The next morning, Robert Tisdall (Derrick De Marney) happens to be walking along the seaside when Christine's dead body washes ashore. He recognizes her, and runs for help. Two young women arrive just in time to see him racing away from the corpse. The police quickly decide that Tisdall is the only suspect. Christine was strangled with the belt from a raincoat; his raincoat is missing and he says it was recently stolen. He admits knowing the victim for three years since he sold her a story but the authorities assume the two have been having an affair. When they learn that she has left him money in her will (unbeknownst to him), they feel they have hit upon a motive and Tisdall is arrested.

Scotland Yard detectives grill him all night. The next morning, he faints and is revived with the aid of Erica Burgoyne (Nova Pilbeam), daughter of the local police Chief Constable. Tisdall is assigned an incompetent solicitor, and is taken into court for his formal arraignment. Doubting if his innocence will ever be established, he takes advantage of overcrowding in the courthouse to escape, wearing the solicitor's eyeglasses as a disguise. He gets away by riding on the running board of Erica's Morris car, revealing himself to her after the car runs out of petrol.

He helps push the car to a filling station, pays for petrol, and convinces her to give him a ride. Though she is initially fearful and unsure about her passenger, Erica eventually becomes convinced of his innocence and decides to help him in any way that she can. They are eventually spotted together, forcing both to stay on the run from the police. Tisdall tries to prove his innocence by tracking down the stolen coat: if it still has its belt, the one found next to Christine's body must not be his.
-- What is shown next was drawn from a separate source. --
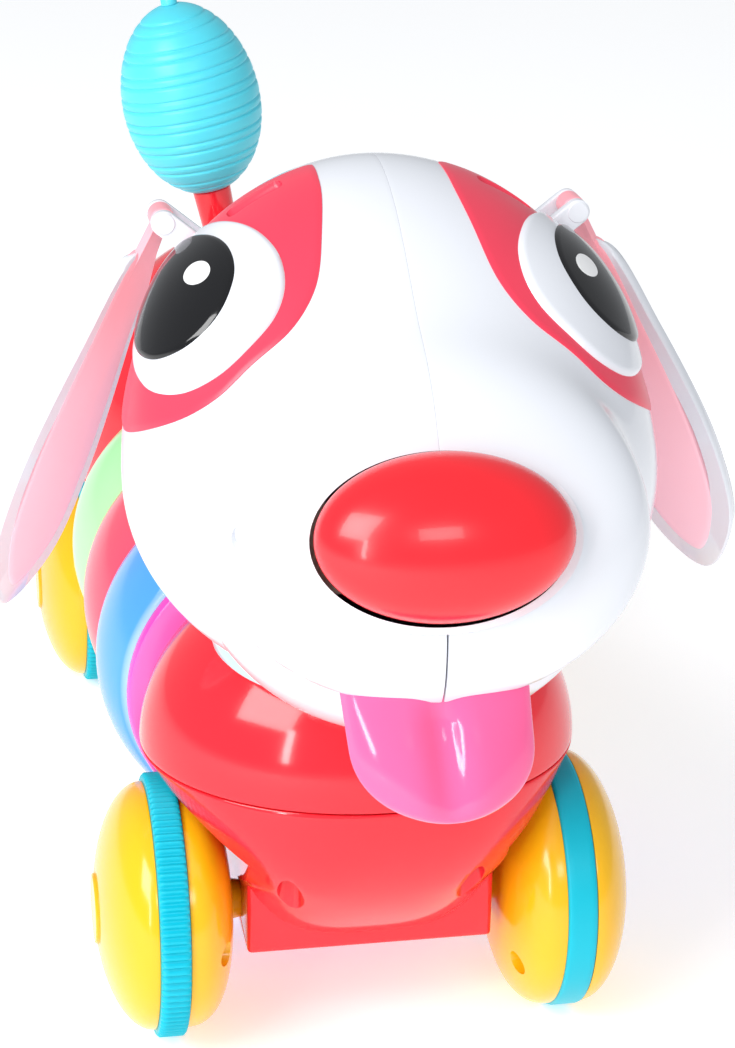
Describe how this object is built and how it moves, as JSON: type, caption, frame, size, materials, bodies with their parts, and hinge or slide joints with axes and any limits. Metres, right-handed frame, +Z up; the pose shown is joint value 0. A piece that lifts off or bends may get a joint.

The duo succeed in tracing Tisdall's coat to Old Will (Edward Rigby), a homeless, but sociable, china-mender. But Will was not the thief; he was given the coat by a man with "twitchy eyes", and with its belt already missing.

After becoming separated from the others, Erica is taken in by the police. Upon realizing that his daughter has fully allied herself with a murder suspect, her father chooses to resign his position as Chief Constable rather than arrest her for assisting a felon. Though mutually undeclared, by this point she and Tisdall are in love, Tisdall sneaks into their house to see her, intending to surrender and assert he kidnapped her, to save her honour and her father's reputation. But she mentions that the coat had a box of matches from the Grand Hotel in a pocket. As Tisdall has never been there, he surmises perhaps the murderer has a connection to the hotel.

CAST & CREW
Nova Pilbeam as Erica Burgoyne
Derrick De Marney as Robert Tisdall
Percy Marmont as Colonel Burgoyne
Edward Rigby as Old Will
Mary Clare as Erica's aunt Margaret
John Longden as Inspector Kent
George Curzon as Guy
Basil Radford as Erica's uncle Basil
Pamela Carme as Christine Clay
George Merritt as Detective Sergeant Miller
J. H. Roberts as the Solicitor, Henry Briggs
Jerry Verno as Lorry Driver
H. F. Maltby as Police Sergeant
John Miller as Police Constable
Syd Crossley as Policeman
Torin Thatcher as the owner of Nobby's Lodging House

Directed by Alfred Hitchcock
Written by Gerald Savory (dialogue), Alma Reville (continuity)
Screenplay by Charles Bennett, Edwin Greenwood, Anthony Armstrong
Based on A Shilling for Candles 1936 novel by Josephine Tey
Produced by Edward Black
Cinematography Bernard Knowles
Edited by Charles Frend
Production company Gaumont-British
Distributed by General Film Distributors
Release dates November 1937 (London), 17 February 1938 (US)
Running time 83 minutes
Country United Kingdom
Language English

Alfred Hitchcock's cameo is a signature occurrence in most of his films. He can be seen outside the courthouse, holding a camera, at 14 minutes into the film.